### EXERCISE INSTRUCTIONS
Your task is to copy a single run of lines that starts at the line with "const glass = new" and stops at the line with "in imported if", keeping both ends. Copy nothing else.

=-=-=-=-=

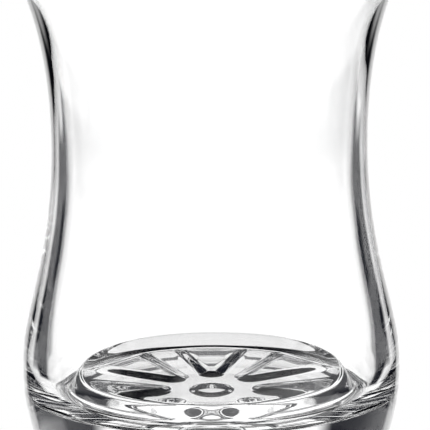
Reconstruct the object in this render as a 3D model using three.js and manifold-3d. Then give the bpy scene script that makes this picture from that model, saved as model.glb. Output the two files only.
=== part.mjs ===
// Waisted tea glass in clear pressed glass, empty, standing on its foot ring.
// Millimetres, +Z up. The origin is on the axis, in the plane that the glass stands on.
import * as THREE from 'three';
import { mergeVertices } from 'three/addons/utils/BufferGeometryUtils.js';
import Module from 'manifold-3d';

// Overall shape of the outside
const HEIGHT = 86;
const BELLY_RADIUS = 29.4;
const BELLY_HEIGHT = 20;
const WAIST_RADIUS = 24.45;
const WAIST_HEIGHT = 54.1;
const RIM_RADIUS = 31.5;
const RIM_FLARE = 0.39;

// Foot: a flat ring that the glass stands on, and the rounded heel around it
const RING_INNER_RADIUS = 23.6;
const RING_OUTER_RADIUS = 24.6;
const HEEL_HEIGHT = 2.9;
const HEEL_RADIUS = 25.5;
const HEEL_FLARE = 0.54;

// Cavity: open at the rim, narrowed at the waist, round at the bottom, its floor raised in the middle
const LIP_THICKNESS = 1.4;
const THROAT_RADIUS = 22.3;
const THROAT_HEIGHT = 50.8;
const BOWL_RADIUS = 26;
const BOWL_HEIGHT = 20.5;
const GROOVE_RADIUS = 23.4;
const GROOVE_HEIGHT = 14.5;
const FLOOR_RADIUS = 20.2;
const FLOOR_HEIGHT = 17.9;

// Flower pressed into the underside: petals and a round button, hollowed up from a shallow recess
const RECESS_DEPTH = 1.85;
const RECESS_RADIUS = 23.2;
const PETAL_COUNT = 8;
const PETAL_START = 6.2;
const PETAL_END = 22.7;
const PETAL_START_WIDTH = 5.6;
const PETAL_END_WIDTH = 12.4;
const PETAL_CORNER = 2.2;
const PETAL_DEPTH = 1.8;
const PETAL_SLOPE = 2.2;
const BUTTON_RADIUS = 3.6;
const BUTTON_DEPTH = 1.2;
const BUTTON_SLOPE = 1.2;

// Fineness of the facets
const AROUND = 64;
const STEPS = { heel: 3, foot: 6, flank: 12, flare: 9, lip: 6, mouth: 7, throat: 8, corner: 7, floor: 5 };
const BEVEL_STEPS = 3;
const CORNER_STEPS = 4;

// Control distances that give each stretch of the profile its curvature
const RING_PULL = 0.4;
const HEEL_PULL = 1.3;
const FOOT_PULL = 8.3;
const BELLY_PULL_DOWN = 0.9;
const BELLY_PULL_UP = 7.7;
const WAIST_PULL_DOWN = 17.4;
const WAIST_PULL_UP = 19.9;
const RIM_PULL = 2.9;
const MOUTH_PULL = 6.9;
const MOUTH_FLARE = 0.21;
const THROAT_PULL_UP = 21.3;
const THROAT_PULL_DOWN = 13.9;
const BOWL_PULL_UP = 7.5;
const BOWL_PULL_DOWN = 4;
const GROOVE_PULL_OUT = 1.2;
const GROOVE_PULL_IN = 1.2;
const FLOOR_PULL = 1.6;

const point = (radius, height) => new THREE.Vector2(radius, height);

function curve(from, fromPull, toPull, to, steps) {
  const bezier = new THREE.CubicBezierCurve(from, from.clone().add(fromPull), to.clone().sub(toPull), to);
  return bezier.getSpacedPoints(steps);
}

function outsideProfile(lipCentre) {
  const ring = point(RING_OUTER_RADIUS, 0);
  const heel = point(HEEL_RADIUS, HEEL_HEIGHT);
  const belly = point(BELLY_RADIUS, BELLY_HEIGHT);
  const waist = point(WAIST_RADIUS, WAIST_HEIGHT);
  const rim = point(RIM_RADIUS, lipCentre);
  const alongHeel = (pull) => point(HEEL_FLARE * pull, pull);
  return [
    ...curve(ring, point(RING_PULL, 0), alongHeel(HEEL_PULL), heel, STEPS.heel),
    ...curve(heel, alongHeel(FOOT_PULL), point(0, BELLY_PULL_DOWN), belly, STEPS.foot),
    ...curve(belly, point(0, BELLY_PULL_UP), point(0, WAIST_PULL_DOWN), waist, STEPS.flank),
    ...curve(waist, point(0, WAIST_PULL_UP), point(RIM_FLARE * RIM_PULL, RIM_PULL), rim, STEPS.flare),
  ];
}

function lipProfile(lipCentre) {
  const points = [];
  for (let step = 1; step < STEPS.lip; step += 1) {
    const angle = (Math.PI * step) / STEPS.lip;
    const across = (LIP_THICKNESS / 2) * (1 - Math.cos(angle));
    const up = (LIP_THICKNESS / 2) * Math.sin(angle);
    points.push(point(RIM_RADIUS - across, lipCentre + up));
  }
  return points;
}

// The inside, from the lip down to the edge of the level middle of the floor, and on to the axis
function insideProfile(lipCentre) {
  const mouth = point(RIM_RADIUS - LIP_THICKNESS, lipCentre);
  const throat = point(THROAT_RADIUS, THROAT_HEIGHT);
  const bowl = point(BOWL_RADIUS, BOWL_HEIGHT);
  const groove = point(GROOVE_RADIUS, GROOVE_HEIGHT);
  const floor = point(FLOOR_RADIUS, FLOOR_HEIGHT);
  const alongMouth = point(-MOUTH_FLARE * MOUTH_PULL, -MOUTH_PULL);
  return [
    ...curve(mouth, alongMouth, point(0, -THROAT_PULL_UP), throat, STEPS.mouth),
    ...curve(throat, point(0, -THROAT_PULL_DOWN), point(0, -BOWL_PULL_UP), bowl, STEPS.throat),
    ...curve(bowl, point(0, -BOWL_PULL_DOWN), point(-GROOVE_PULL_OUT, 0), groove, STEPS.corner),
    ...curve(groove, point(-GROOVE_PULL_IN, 0), point(-FLOOR_PULL, 0), floor, STEPS.floor),
    point(0, FLOOR_HEIGHT),
  ];
}

function bodyGeometry() {
  const lipCentre = HEIGHT - LIP_THICKNESS / 2;
  const profile = [
    point(0, RECESS_DEPTH),
    point(RECESS_RADIUS, RECESS_DEPTH),
    point(RING_INNER_RADIUS, 0),
    ...outsideProfile(lipCentre),
    ...lipProfile(lipCentre),
    ...insideProfile(lipCentre),
  ];
  const distinct = profile.filter((p, i) => i === 0 || p.distanceTo(profile[i - 1]) > 1e-4);
  return new THREE.LatheGeometry(distinct, AROUND).rotateX(Math.PI / 2);
}

// Outline of a petal at the roof of its hollow, pointing along +X, with round corners
function petalOutline() {
  const startHalf = PETAL_START_WIDTH / 2 - PETAL_SLOPE;
  const endHalf = PETAL_END_WIDTH / 2 - PETAL_SLOPE;
  const start = PETAL_START + PETAL_SLOPE + startHalf;
  const end = PETAL_END - PETAL_SLOPE;
  const outline = new THREE.Shape();
  outline.moveTo(start, -startHalf);
  outline.lineTo(end - PETAL_CORNER, -endHalf);
  outline.quadraticCurveTo(end, -endHalf, end, -endHalf + PETAL_CORNER);
  outline.lineTo(end, endHalf - PETAL_CORNER);
  outline.quadraticCurveTo(end, endHalf, end - PETAL_CORNER, endHalf);
  outline.lineTo(start, startHalf);
  outline.absarc(start, 0, startHalf, Math.PI / 2, (3 * Math.PI) / 2, false);
  return outline;
}

function buttonOutline() {
  const outline = new THREE.Shape();
  outline.absarc(0, 0, BUTTON_RADIUS - BUTTON_SLOPE, 0, 2 * Math.PI, false);
  return outline;
}

// A hollow with sloping sides: its roof is the outline, and it widens by the slope down to the recess
function hollowGeometry(outline, depth, slope) {
  const geometry = new THREE.ExtrudeGeometry(outline, {
    depth: 1,
    bevelThickness: depth,
    bevelSize: slope,
    bevelSegments: BEVEL_STEPS,
    curveSegments: CORNER_STEPS,
    steps: 1,
  });
  return geometry.translate(0, 0, RECESS_DEPTH - 1);
}

const wasm = await Module();
wasm.setup();

function toSolid(geometry) {
  const bare = geometry.clone();
  bare.deleteAttribute('normal');
  bare.deleteAttribute('uv');
  const merged = mergeVertices(bare, 1e-4);
  const index = merged.index.array;
  const triangles = [];
  for (let i = 0; i < index.length; i += 3) {
    const [a, b, c] = [index[i], index[i + 1], index[i + 2]];
    if (a !== b && b !== c && c !== a) {
      triangles.push(a, b, c);
    }
  }
  const mesh = new wasm.Mesh({
    numProp: 3,
    vertProperties: new Float32Array(merged.attributes.position.array),
    triVerts: new Uint32Array(triangles),
  });
  return new wasm.Manifold(mesh);
}

function toGeometry(solid) {
  const mesh = solid.getMesh();
  const geometry = new THREE.BufferGeometry();
  geometry.setAttribute('position', new THREE.BufferAttribute(mesh.vertProperties, 3));
  geometry.setIndex(new THREE.BufferAttribute(mesh.triVerts, 1));
  geometry.computeVertexNormals();
  return geometry;
}

function glassGeometry() {
  let solid = toSolid(bodyGeometry());
  const petal = hollowGeometry(petalOutline(), PETAL_DEPTH, PETAL_SLOPE);
  for (let i = 0; i < PETAL_COUNT; i += 1) {
    const turned = petal.clone().rotateZ((2 * Math.PI * i) / PETAL_COUNT);
    solid = solid.subtract(toSolid(turned));
  }
  solid = solid.subtract(toSolid(hollowGeometry(buttonOutline(), BUTTON_DEPTH, BUTTON_SLOPE)));
  return toGeometry(solid);
}

const clearGlass = new THREE.MeshStandardMaterial({
  color: 0xf4f7f8,
  roughness: 0.02,
  metalness: 0,
  transparent: true,
  opacity: 0.35,
});

const glass = new THREE.Mesh(glassGeometry(), clearGlass);
glass.name = 'glass';

const teaGlass = new THREE.Group();
teaGlass.add(glass);

export default teaGlass;
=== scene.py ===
import math

import bpy
import numpy as np
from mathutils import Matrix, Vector


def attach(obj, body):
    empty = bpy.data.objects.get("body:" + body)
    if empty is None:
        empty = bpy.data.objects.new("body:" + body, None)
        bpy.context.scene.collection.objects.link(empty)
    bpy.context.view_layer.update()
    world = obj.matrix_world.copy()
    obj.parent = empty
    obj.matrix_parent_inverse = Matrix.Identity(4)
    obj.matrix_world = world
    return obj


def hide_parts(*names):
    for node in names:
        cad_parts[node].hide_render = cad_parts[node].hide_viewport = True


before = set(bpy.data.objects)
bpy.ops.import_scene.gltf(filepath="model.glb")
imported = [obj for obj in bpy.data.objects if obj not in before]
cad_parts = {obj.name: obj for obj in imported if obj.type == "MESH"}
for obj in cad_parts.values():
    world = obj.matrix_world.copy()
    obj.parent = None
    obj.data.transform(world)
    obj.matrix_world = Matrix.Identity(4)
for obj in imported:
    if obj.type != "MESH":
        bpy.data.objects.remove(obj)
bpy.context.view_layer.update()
MM = 0.001

# Outside, as in the CAD part
HEIGHT = 86
BELLY_RADIUS = 29.4
BELLY_HEIGHT = 20
WAIST_RADIUS = 24.45
WAIST_HEIGHT = 54.1
RIM_RADIUS = 31.5
RIM_FLARE = 0.39
RING_INNER_RADIUS = 23.6
RING_OUTER_RADIUS = 24.6
HEEL_HEIGHT = 2.9
HEEL_RADIUS = 25.5
HEEL_FLARE = 0.54

# Cavity, as in the CAD part
LIP_THICKNESS = 1.4
THROAT_RADIUS = 22.3
THROAT_HEIGHT = 50.8
BOWL_RADIUS = 26
BOWL_HEIGHT = 20.5
GROOVE_RADIUS = 23.4
GROOVE_HEIGHT = 14.5
FLOOR_RADIUS = 20.2
FLOOR_HEIGHT = 17.9

# Control distances that give each stretch of the profile its curvature
RING_PULL = 0.4
HEEL_PULL = 1.3
FOOT_PULL = 8.3
BELLY_PULL_DOWN = 0.9
BELLY_PULL_UP = 7.7
WAIST_PULL_DOWN = 17.4
WAIST_PULL_UP = 19.9
RIM_PULL = 2.9
MOUTH_PULL = 6.9
MOUTH_FLARE = 0.21
THROAT_PULL_UP = 21.3
THROAT_PULL_DOWN = 13.9
BOWL_PULL_UP = 7.5
BOWL_PULL_DOWN = 4
GROOVE_PULL_OUT = 1.2
GROOVE_PULL_IN = 1.2
FLOOR_PULL = 1.6

# Flower of hollows in the underside
RECESS_DEPTH = 1.85
RECESS_RADIUS = 23.2
PETAL_COUNT = 8
PETAL_START = 6.2
PETAL_START_RADIUS = 2.7
PETAL_END = 23.1
PETAL_END_RADIUS = 6.5
PETAL_END_CENTRE = 22.1
PETAL_DEPTH = 1.8
PETAL_SLOPE = 2.5
BUTTON_RADIUS = 3.6
BUTTON_DEPTH = 1.2
BUTTON_SLOPE = 1.2

# Glass: its waviness, and the scuffs that fade out a short way above the foot ring
GLASS_IOR = 1.52
WAVE_SCALE = 90
WAVE_DETAIL = 1
WAVE_STRENGTH = 0.12
WAVE_HEIGHT = 0.0003
SCUFF_SCALE = 1400
SCUFF_DETAIL = 4
SCUFF_HEIGHT = 0.3
SCUFF_ROUGHNESS = 0.5

# Floor, in metres: white with a painted shadow, darkest where the glass touches it and fading to white
# further out
FLOOR_DISC_RADIUS = 3
FLOOR_GAP = 0.0002
PAINTED_SHADOW_FROM = 0.023
PAINTED_SHADOW_TO = 0.038
PAINTED_SHADOW_STRENGTH = 0.55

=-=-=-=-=

### COMPLETE ANSWER
const glass = new THREE.Mesh(glassGeometry(), clearGlass);
glass.name = 'glass';

const teaGlass = new THREE.Group();
teaGlass.add(glass);

export default teaGlass;
=== scene.py ===
import math

import bpy
import numpy as np
from mathutils import Matrix, Vector


def attach(obj, body):
    empty = bpy.data.objects.get("body:" + body)
    if empty is None:
        empty = bpy.data.objects.new("body:" + body, None)
        bpy.context.scene.collection.objects.link(empty)
    bpy.context.view_layer.update()
    world = obj.matrix_world.copy()
    obj.parent = empty
    obj.matrix_parent_inverse = Matrix.Identity(4)
    obj.matrix_world = world
    return obj


def hide_parts(*names):
    for node in names:
        cad_parts[node].hide_render = cad_parts[node].hide_viewport = True


before = set(bpy.data.objects)
bpy.ops.import_scene.gltf(filepath="model.glb")
imported = [obj for obj in bpy.data.objects if obj not in before]
cad_parts = {obj.name: obj for obj in imported if obj.type == "MESH"}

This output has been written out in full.